(3D code data)
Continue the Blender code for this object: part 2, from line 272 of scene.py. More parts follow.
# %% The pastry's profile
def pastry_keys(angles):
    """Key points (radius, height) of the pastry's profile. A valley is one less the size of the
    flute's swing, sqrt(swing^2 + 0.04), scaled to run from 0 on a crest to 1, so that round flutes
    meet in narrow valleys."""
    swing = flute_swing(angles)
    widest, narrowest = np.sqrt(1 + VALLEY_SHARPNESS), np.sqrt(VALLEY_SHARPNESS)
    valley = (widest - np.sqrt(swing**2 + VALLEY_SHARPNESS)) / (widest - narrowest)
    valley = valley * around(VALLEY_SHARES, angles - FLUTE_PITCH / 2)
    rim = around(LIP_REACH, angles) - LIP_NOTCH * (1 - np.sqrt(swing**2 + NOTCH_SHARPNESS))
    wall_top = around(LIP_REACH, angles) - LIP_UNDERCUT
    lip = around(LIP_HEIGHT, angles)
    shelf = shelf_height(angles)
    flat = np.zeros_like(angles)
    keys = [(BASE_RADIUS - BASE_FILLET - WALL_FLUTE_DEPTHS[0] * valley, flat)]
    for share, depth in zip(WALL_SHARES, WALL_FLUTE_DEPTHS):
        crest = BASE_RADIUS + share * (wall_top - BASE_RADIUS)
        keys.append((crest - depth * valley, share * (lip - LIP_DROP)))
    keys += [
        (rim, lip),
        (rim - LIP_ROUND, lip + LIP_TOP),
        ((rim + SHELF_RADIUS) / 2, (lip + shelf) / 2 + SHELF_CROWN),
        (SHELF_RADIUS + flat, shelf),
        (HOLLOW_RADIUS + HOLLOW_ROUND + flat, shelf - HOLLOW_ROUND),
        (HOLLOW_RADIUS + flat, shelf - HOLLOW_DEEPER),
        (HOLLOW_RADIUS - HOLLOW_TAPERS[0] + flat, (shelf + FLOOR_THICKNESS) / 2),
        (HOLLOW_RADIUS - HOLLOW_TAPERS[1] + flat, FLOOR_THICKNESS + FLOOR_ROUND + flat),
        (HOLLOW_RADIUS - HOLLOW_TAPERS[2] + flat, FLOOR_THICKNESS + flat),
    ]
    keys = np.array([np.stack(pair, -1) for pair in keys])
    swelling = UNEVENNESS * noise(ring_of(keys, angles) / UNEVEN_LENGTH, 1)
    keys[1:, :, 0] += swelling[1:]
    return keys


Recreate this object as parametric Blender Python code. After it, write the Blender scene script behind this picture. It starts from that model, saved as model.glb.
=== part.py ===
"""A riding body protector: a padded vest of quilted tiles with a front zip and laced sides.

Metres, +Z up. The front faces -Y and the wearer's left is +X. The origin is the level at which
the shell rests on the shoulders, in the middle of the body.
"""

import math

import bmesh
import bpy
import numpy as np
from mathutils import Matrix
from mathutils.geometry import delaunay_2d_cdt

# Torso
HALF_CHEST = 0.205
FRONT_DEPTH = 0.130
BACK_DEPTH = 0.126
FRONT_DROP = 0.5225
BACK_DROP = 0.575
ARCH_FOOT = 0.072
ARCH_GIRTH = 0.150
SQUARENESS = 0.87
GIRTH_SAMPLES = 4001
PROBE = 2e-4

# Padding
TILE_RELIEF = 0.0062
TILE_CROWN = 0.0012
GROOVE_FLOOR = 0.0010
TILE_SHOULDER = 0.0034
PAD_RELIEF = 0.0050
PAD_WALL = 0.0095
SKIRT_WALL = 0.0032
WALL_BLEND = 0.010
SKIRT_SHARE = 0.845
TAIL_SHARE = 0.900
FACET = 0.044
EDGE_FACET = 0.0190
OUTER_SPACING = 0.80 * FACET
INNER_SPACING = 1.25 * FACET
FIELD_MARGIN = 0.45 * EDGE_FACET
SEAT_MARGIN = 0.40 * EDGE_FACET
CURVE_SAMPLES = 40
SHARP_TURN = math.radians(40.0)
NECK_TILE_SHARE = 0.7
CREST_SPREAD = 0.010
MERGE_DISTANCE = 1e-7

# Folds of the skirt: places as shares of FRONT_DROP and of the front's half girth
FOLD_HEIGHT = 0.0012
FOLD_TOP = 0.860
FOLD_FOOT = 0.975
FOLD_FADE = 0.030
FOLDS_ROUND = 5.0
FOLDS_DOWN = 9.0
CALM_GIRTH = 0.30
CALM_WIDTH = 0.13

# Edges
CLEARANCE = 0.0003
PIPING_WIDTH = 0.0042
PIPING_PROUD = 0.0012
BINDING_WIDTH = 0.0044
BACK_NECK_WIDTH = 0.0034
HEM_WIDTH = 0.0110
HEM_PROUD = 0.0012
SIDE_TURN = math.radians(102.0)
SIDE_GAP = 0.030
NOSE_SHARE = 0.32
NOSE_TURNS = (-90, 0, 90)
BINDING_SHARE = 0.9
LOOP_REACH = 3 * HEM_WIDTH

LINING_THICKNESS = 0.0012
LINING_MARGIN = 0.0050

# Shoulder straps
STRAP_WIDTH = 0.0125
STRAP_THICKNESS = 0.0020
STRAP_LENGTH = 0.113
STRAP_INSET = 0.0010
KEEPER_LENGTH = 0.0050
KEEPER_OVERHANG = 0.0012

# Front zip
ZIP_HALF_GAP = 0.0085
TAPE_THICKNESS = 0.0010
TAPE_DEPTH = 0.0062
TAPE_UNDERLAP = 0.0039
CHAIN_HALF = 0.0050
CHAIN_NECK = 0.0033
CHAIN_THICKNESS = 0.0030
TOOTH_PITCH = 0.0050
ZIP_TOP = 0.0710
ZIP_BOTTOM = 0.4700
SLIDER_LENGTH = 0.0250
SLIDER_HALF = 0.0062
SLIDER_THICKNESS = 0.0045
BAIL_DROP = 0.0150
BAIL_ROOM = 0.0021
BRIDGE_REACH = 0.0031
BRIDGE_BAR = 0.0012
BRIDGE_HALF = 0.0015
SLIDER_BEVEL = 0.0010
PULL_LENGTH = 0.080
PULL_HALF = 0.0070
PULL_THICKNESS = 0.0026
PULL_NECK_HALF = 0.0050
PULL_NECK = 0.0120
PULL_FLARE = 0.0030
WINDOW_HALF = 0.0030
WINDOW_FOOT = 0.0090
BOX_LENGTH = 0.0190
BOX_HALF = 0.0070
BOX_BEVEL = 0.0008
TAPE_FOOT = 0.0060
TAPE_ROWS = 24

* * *

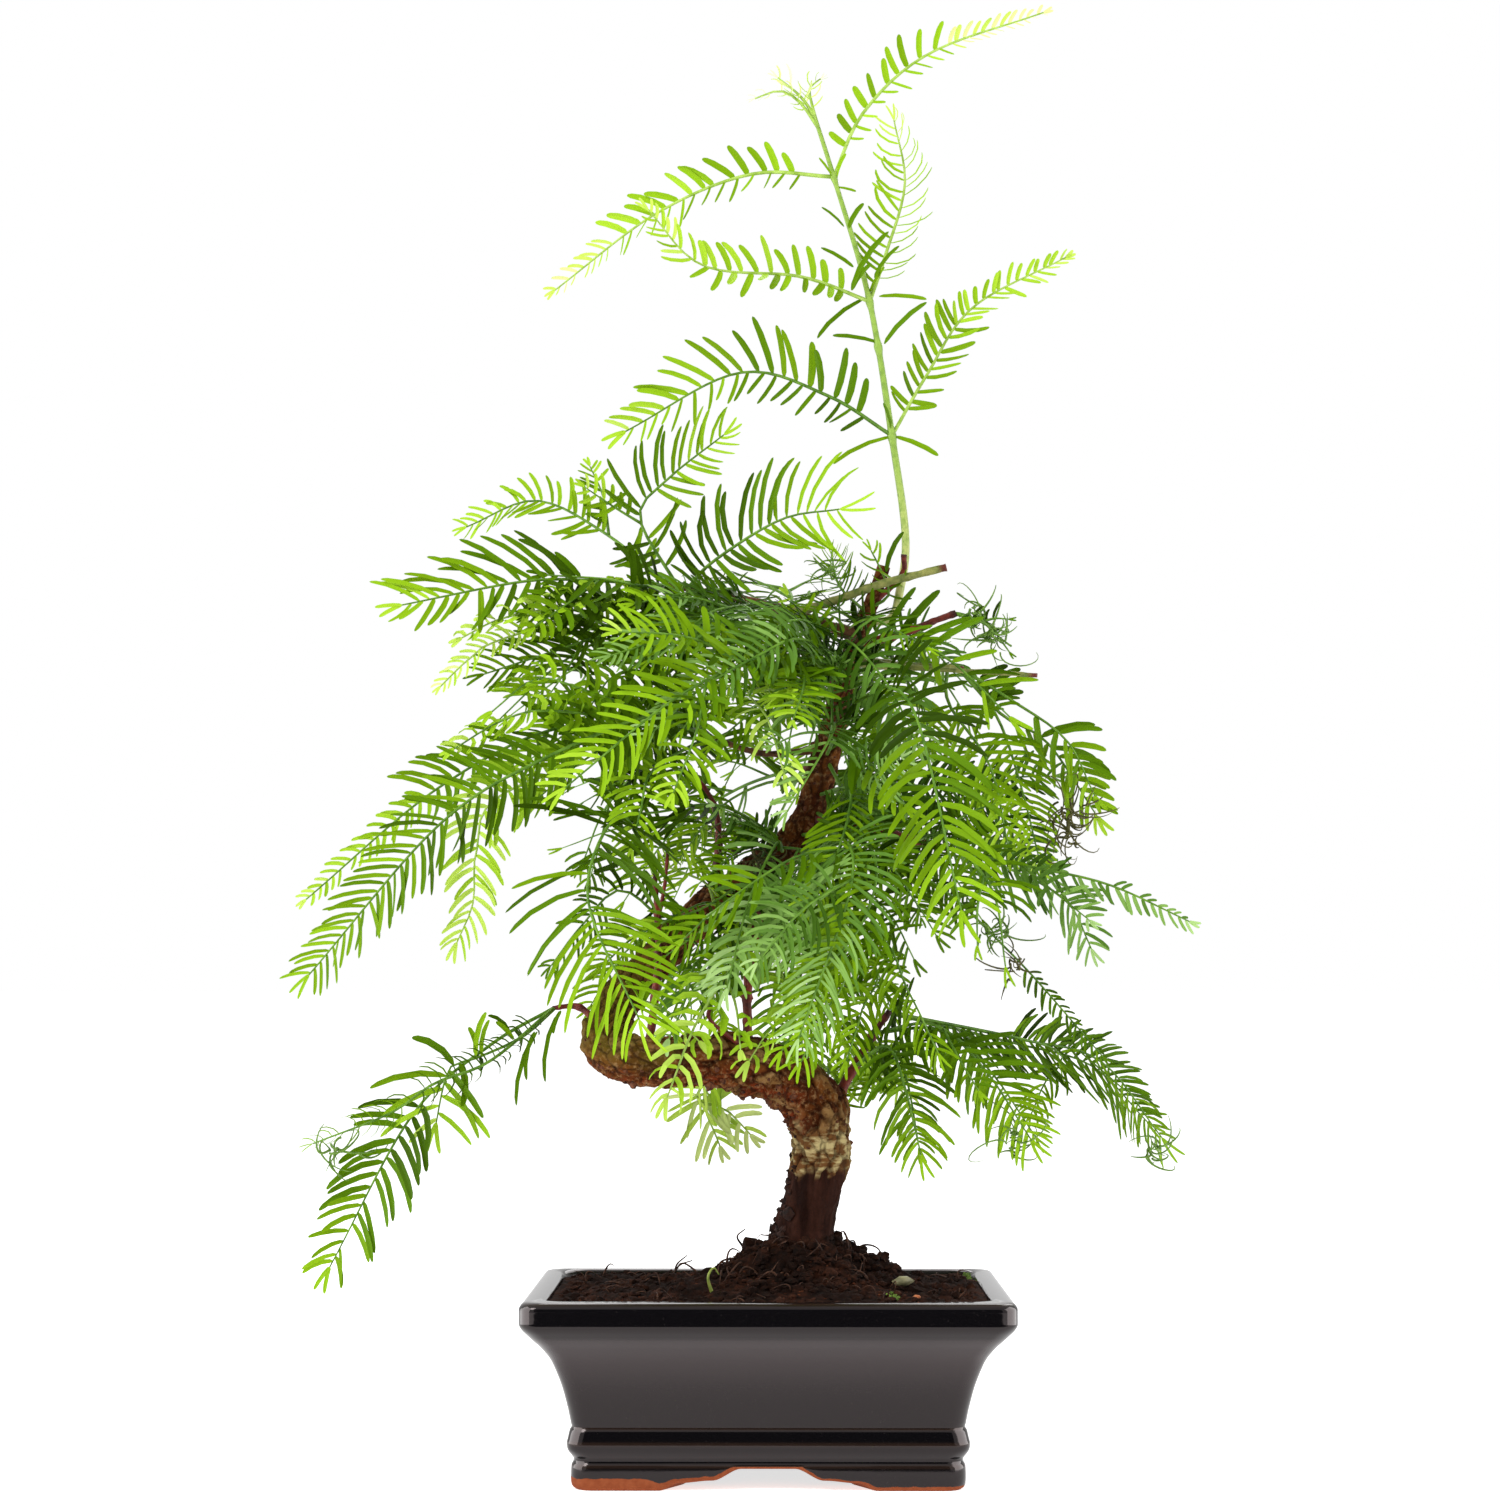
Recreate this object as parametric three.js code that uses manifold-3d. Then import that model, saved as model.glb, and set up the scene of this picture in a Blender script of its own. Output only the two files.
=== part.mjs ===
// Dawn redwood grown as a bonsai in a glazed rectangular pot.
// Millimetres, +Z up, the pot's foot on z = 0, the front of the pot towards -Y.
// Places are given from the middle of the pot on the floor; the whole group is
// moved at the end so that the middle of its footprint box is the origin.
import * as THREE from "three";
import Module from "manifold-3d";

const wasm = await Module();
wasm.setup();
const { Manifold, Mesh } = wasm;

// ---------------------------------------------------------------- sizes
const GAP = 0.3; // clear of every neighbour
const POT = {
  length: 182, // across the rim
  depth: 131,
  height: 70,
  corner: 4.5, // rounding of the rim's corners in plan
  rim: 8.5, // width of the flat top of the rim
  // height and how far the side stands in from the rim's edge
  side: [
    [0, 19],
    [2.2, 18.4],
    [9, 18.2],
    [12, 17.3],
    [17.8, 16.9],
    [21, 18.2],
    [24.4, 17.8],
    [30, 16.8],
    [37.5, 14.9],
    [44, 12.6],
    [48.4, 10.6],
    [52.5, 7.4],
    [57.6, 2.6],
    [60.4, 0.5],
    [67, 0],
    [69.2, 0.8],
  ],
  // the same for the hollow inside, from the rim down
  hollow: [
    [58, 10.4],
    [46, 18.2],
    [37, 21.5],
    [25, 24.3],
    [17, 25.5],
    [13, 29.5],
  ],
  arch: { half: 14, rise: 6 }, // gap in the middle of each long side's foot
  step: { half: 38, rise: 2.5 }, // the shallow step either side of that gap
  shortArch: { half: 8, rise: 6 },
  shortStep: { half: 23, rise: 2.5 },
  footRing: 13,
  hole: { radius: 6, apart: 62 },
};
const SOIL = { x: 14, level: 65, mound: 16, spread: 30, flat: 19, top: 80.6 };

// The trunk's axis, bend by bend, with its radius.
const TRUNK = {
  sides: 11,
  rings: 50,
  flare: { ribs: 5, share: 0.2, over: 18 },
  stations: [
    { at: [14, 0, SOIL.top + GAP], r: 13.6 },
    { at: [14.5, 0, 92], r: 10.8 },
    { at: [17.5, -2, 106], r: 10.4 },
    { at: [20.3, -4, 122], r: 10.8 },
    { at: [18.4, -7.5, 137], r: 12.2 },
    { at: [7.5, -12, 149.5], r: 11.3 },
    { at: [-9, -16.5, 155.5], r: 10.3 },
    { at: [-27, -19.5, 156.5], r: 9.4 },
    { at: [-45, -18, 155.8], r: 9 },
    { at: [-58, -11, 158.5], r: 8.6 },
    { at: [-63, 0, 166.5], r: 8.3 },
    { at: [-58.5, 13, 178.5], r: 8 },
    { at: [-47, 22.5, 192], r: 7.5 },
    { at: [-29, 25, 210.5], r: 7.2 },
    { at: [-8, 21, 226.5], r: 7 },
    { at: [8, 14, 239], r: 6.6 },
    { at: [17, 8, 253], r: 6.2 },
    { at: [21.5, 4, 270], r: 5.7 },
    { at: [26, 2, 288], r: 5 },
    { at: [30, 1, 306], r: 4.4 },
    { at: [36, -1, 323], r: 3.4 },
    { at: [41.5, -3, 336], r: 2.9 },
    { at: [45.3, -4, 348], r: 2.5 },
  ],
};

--

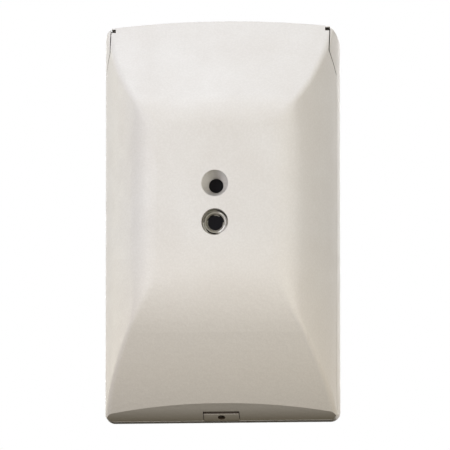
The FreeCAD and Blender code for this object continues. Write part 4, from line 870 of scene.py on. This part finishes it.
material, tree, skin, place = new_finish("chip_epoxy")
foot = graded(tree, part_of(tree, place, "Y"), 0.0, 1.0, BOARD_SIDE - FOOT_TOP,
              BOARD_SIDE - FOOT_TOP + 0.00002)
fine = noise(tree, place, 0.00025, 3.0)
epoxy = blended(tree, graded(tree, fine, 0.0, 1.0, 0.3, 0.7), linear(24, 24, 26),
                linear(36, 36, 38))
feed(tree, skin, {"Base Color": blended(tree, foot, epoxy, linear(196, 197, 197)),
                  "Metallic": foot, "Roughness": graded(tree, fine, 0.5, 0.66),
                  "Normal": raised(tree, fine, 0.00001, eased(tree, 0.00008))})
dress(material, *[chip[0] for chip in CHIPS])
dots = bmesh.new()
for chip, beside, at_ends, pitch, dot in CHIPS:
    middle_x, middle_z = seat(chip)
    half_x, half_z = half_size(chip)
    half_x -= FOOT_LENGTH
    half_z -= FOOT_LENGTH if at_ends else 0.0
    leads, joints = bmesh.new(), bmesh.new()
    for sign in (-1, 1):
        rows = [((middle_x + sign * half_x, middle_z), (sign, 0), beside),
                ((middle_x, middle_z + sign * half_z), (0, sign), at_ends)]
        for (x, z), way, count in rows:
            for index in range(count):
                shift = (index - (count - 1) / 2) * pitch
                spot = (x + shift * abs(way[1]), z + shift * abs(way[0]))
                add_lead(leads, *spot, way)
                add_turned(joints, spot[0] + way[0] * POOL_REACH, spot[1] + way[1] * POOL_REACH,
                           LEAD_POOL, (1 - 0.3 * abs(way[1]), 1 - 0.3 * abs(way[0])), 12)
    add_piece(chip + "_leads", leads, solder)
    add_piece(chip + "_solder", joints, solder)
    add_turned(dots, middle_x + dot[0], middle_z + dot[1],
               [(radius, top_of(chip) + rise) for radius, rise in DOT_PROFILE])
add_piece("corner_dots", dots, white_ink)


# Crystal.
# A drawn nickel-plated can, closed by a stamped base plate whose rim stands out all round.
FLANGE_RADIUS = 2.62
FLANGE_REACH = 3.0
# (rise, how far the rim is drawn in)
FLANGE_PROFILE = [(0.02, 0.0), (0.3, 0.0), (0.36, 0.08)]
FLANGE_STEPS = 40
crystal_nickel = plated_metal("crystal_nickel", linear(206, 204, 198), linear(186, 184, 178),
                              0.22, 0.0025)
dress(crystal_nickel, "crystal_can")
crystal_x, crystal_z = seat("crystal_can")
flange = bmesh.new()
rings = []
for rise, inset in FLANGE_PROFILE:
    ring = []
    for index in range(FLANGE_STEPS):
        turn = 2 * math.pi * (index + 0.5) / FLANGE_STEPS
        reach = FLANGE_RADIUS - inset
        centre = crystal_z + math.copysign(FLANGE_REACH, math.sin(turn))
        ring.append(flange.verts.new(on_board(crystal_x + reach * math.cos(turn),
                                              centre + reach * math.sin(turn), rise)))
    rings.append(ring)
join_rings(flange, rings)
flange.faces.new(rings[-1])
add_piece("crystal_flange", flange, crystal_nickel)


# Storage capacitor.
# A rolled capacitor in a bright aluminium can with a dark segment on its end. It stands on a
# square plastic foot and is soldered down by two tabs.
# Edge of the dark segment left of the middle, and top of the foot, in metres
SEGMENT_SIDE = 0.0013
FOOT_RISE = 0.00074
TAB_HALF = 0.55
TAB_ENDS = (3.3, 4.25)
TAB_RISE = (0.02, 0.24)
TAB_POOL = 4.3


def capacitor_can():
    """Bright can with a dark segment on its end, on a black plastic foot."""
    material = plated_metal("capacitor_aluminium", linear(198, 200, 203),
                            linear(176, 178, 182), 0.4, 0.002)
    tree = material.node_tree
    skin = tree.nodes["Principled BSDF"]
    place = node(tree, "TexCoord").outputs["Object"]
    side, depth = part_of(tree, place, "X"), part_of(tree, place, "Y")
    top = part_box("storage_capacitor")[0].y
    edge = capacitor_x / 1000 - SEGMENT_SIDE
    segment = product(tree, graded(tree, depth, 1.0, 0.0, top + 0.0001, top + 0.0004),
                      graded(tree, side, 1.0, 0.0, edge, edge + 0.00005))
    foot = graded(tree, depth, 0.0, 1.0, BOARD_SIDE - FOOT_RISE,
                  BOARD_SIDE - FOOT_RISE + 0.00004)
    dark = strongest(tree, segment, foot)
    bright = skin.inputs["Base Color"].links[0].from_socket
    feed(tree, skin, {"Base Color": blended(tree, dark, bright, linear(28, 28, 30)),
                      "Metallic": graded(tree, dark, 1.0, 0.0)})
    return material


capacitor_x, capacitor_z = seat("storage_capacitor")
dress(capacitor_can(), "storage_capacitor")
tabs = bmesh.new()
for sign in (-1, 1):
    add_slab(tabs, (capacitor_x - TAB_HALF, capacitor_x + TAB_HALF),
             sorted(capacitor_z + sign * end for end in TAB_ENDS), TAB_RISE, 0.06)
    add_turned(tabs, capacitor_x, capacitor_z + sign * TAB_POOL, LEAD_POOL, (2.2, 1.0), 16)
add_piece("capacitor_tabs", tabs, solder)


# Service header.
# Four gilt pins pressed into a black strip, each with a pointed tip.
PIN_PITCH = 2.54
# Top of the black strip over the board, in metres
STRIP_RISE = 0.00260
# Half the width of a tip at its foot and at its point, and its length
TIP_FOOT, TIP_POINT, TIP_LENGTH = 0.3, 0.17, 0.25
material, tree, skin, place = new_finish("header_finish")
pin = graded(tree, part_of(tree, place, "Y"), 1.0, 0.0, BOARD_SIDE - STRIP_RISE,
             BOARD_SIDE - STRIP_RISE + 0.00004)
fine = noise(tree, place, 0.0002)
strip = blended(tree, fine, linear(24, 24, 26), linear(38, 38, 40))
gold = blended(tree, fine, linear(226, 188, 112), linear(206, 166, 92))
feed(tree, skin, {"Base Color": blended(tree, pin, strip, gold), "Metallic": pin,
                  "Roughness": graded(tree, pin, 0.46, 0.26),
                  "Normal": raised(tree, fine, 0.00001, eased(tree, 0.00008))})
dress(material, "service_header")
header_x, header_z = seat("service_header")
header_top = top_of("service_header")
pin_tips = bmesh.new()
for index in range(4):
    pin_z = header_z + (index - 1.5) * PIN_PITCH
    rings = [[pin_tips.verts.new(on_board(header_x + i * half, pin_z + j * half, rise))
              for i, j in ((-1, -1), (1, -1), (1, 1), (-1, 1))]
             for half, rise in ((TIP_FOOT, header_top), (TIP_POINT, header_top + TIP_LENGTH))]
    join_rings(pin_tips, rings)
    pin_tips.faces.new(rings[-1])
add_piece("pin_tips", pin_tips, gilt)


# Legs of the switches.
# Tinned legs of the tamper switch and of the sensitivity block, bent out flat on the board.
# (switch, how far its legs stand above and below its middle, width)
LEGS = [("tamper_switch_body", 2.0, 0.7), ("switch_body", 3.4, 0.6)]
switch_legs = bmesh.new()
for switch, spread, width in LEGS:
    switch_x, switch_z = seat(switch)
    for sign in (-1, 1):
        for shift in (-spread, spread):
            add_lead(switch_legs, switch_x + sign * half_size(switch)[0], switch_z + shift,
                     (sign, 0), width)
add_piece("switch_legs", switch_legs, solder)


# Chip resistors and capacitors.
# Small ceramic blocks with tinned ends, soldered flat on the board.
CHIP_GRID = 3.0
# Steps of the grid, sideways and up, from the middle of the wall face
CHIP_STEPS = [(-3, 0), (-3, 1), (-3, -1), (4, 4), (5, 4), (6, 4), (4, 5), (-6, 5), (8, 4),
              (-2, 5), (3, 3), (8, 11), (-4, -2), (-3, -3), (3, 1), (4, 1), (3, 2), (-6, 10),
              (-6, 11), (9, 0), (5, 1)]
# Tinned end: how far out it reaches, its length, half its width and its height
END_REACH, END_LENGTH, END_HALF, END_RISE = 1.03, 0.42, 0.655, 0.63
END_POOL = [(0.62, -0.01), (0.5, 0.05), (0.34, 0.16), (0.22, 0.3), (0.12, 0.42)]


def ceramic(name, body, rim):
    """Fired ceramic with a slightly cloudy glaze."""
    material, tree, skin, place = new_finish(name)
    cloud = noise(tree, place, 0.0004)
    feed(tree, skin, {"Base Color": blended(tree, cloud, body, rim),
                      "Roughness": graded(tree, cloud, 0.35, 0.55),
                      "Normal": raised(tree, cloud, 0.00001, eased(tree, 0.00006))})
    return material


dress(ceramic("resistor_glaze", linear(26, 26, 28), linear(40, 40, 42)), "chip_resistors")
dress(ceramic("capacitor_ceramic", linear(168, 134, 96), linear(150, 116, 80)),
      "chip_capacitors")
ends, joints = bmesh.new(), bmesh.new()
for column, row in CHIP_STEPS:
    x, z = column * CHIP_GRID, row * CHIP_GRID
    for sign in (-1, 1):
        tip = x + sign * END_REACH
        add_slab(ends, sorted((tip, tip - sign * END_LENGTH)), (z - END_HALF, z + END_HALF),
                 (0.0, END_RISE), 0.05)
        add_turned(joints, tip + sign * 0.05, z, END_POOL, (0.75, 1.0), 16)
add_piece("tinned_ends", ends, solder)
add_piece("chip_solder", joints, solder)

**OBJECTIVE:** Exact duplication is required for the lines above, from the line that contains "Continue the Blender" to the line that contains "and laced sides.", inclusive; omit all others.

**WRITTEN RESPONSE:**
Continue the Blender code for this object: part 2, from line 272 of scene.py. More parts follow.
# %% The pastry's profile
def pastry_keys(angles):
    """Key points (radius, height) of the pastry's profile. A valley is one less the size of the
    flute's swing, sqrt(swing^2 + 0.04), scaled to run from 0 on a crest to 1, so that round flutes
    meet in narrow valleys."""
    swing = flute_swing(angles)
    widest, narrowest = np.sqrt(1 + VALLEY_SHARPNESS), np.sqrt(VALLEY_SHARPNESS)
    valley = (widest - np.sqrt(swing**2 + VALLEY_SHARPNESS)) / (widest - narrowest)
    valley = valley * around(VALLEY_SHARES, angles - FLUTE_PITCH / 2)
    rim = around(LIP_REACH, angles) - LIP_NOTCH * (1 - np.sqrt(swing**2 + NOTCH_SHARPNESS))
    wall_top = around(LIP_REACH, angles) - LIP_UNDERCUT
    lip = around(LIP_HEIGHT, angles)
    shelf = shelf_height(angles)
    flat = np.zeros_like(angles)
    keys = [(BASE_RADIUS - BASE_FILLET - WALL_FLUTE_DEPTHS[0] * valley, flat)]
    for share, depth in zip(WALL_SHARES, WALL_FLUTE_DEPTHS):
        crest = BASE_RADIUS + share * (wall_top - BASE_RADIUS)
        keys.append((crest - depth * valley, share * (lip - LIP_DROP)))
    keys += [
        (rim, lip),
        (rim - LIP_ROUND, lip + LIP_TOP),
        ((rim + SHELF_RADIUS) / 2, (lip + shelf) / 2 + SHELF_CROWN),
        (SHELF_RADIUS + flat, shelf),
        (HOLLOW_RADIUS + HOLLOW_ROUND + flat, shelf - HOLLOW_ROUND),
        (HOLLOW_RADIUS + flat, shelf - HOLLOW_DEEPER),
        (HOLLOW_RADIUS - HOLLOW_TAPERS[0] + flat, (shelf + FLOOR_THICKNESS) / 2),
        (HOLLOW_RADIUS - HOLLOW_TAPERS[1] + flat, FLOOR_THICKNESS + FLOOR_ROUND + flat),
        (HOLLOW_RADIUS - HOLLOW_TAPERS[2] + flat, FLOOR_THICKNESS + flat),
    ]
    keys = np.array([np.stack(pair, -1) for pair in keys])
    swelling = UNEVENNESS * noise(ring_of(keys, angles) / UNEVEN_LENGTH, 1)
    keys[1:, :, 0] += swelling[1:]
    return keys


Recreate this object as parametric Blender Python code. After it, write the Blender scene script behind this picture. It starts from that model, saved as model.glb.
=== part.py ===
"""A riding body protector: a padded vest of quilted tiles with a front zip and laced sides.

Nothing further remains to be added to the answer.